Oldies 107.5 At last, Oldies is spinning something I like: the Captain and Tennille's "Love Will Keep Us Together." I will! I will! I wiii-iilllll be done with this in 15 minutes!
10:09 a.m.
The Mix "Save me from this prison, Lord help me get away." So runs the first line of Los Lonely Boys' "Heaven." What better broadcast to end on than this? I quit. So it was eight minutes early. Sue me.
So Houston radio -- does it suck or what? Well, yes and no. The Anglo-oriented rock stations -- the Arrow when it's not in a promotion, the Buzz, Oldies 107.5 and the Point -- are all terrible, it's true. And so are Q Country and KILT.
One reason why is that our city is so huge and so scattered. If you own a radio station, where do you put your transmitter? Unless yours is one of the precious few powerful blowtorch signals, you can't cover the city. Put it on the far northwest side and you lose Clear Lake; put it down south and you lose the northern suburbs. And if you cater too much to the burbs, you lose the sophisticates inside the Loop.

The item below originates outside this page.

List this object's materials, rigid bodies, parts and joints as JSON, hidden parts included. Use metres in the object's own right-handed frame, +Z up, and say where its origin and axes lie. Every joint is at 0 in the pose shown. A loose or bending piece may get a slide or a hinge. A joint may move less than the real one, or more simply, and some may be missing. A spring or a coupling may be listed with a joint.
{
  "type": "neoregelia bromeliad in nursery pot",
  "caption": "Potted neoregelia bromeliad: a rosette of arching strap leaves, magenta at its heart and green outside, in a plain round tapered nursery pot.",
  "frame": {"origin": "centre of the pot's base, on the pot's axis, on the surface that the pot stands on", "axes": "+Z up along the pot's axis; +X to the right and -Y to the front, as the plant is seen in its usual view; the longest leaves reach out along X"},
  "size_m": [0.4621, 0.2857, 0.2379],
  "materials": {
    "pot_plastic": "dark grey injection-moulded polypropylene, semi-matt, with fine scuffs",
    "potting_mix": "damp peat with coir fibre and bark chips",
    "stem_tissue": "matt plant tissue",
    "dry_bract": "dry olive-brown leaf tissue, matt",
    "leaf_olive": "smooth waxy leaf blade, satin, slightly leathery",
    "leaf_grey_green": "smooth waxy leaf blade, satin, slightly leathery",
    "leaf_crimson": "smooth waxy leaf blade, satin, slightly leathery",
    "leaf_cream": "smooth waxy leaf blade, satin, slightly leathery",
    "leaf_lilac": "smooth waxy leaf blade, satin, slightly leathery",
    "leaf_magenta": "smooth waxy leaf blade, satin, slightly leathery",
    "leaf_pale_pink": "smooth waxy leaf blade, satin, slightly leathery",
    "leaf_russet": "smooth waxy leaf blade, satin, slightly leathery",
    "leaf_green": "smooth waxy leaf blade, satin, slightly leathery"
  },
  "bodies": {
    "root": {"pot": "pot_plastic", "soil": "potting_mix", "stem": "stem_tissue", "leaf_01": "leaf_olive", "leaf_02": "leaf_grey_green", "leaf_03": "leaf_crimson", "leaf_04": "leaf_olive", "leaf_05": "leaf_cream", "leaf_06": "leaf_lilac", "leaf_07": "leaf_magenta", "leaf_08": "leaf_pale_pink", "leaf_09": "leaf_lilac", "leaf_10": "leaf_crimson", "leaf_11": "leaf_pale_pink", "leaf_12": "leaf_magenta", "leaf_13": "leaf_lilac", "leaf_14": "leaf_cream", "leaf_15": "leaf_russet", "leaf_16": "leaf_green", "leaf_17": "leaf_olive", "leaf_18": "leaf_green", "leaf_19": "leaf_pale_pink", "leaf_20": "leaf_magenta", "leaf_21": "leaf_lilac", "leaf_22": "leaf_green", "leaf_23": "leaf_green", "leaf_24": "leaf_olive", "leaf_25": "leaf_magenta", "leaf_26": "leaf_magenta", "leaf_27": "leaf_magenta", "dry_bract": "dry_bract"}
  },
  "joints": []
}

And make no mistake, Houston radio is all about the burbs. National radio consultants come down here, host their focus groups and determine that we are a bunch of rustic SUV-driving simpletons begging to hear more Sting, more Sade, more Chesney, more Yes and more Nickleback clones. We don't want to be challenged by new music -- leave that to the cool kids in Austin and L.A. We don't want to hear rap and rock side by side. What we want is radio that looks like our neighborhood: a deed-restricted, master-planned, cul-de-sac'd purgatory where nothing bad happens but nothing much else does either. Meanwhile, satellite radios positively fly off the shelves back here as people walk away from the whole mess.

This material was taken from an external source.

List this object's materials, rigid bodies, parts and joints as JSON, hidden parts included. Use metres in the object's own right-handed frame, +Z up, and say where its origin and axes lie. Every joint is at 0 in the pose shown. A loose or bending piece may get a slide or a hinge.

Focus groups don't work for radio. People don't know what they like until they hear it a few times. Sure, you can test new music on them in a focus group, but that's no way to hear new stuff. You need to hear it at home, in your car or in a club. And relying on focus groups over a period of years -- as big radio has done recently -- is going to ensure that fewer and fewer new artists get on the air.

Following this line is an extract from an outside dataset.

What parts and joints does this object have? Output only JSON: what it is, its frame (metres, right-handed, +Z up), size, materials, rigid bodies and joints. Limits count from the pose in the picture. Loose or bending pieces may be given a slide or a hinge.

So, yeah, most big Houston radio sucks. I think KRBE does a decent job, with pop, and the Party, Mega and the Box are exciting to listen to, mainly because mainstream hip-hop is in a far better place right now than mainstream rock, if such can even be said to exist right now.
But if you look elsewhere, there's plenty of stuff on there that doesn't suck. There's lots of good ethnic stuff: In the afternoons, not one but two AM stations (1180 and 1560) play East Indian music, and the Spanish-language AM 850 has a fun tropical feel, not to mention the ranchera on 1230 AM and the Spanish Top 40 on XO FM 107.9. As for rock, Alvin Community College's Gulf Coast Rocker is a better mix of classic and new rock than KLOL ever was, KTRU spins the edgy modern stuff, and KPFT's overnight shows are dynamite. KCOH is one of the last real community-oriented stations in America, not to mention of the last black-run blues stations around, and KTSU's mix of hard and smooth jazz and specialty shows is a winner. Gospel 1360 plays wonderful gospel and stirring sermons, one of which comes back to me now as I write this. "The essence of freedom is choice -- we are free so that we can choose. To be a slave is to have the ultimate lack of choice. We are free people so we can choose, so as free people we must choose."
So choose. Give some of these small and ethnic stations a chance. Reprogram your presets. And if you still think it sucks, there's always satellite radio.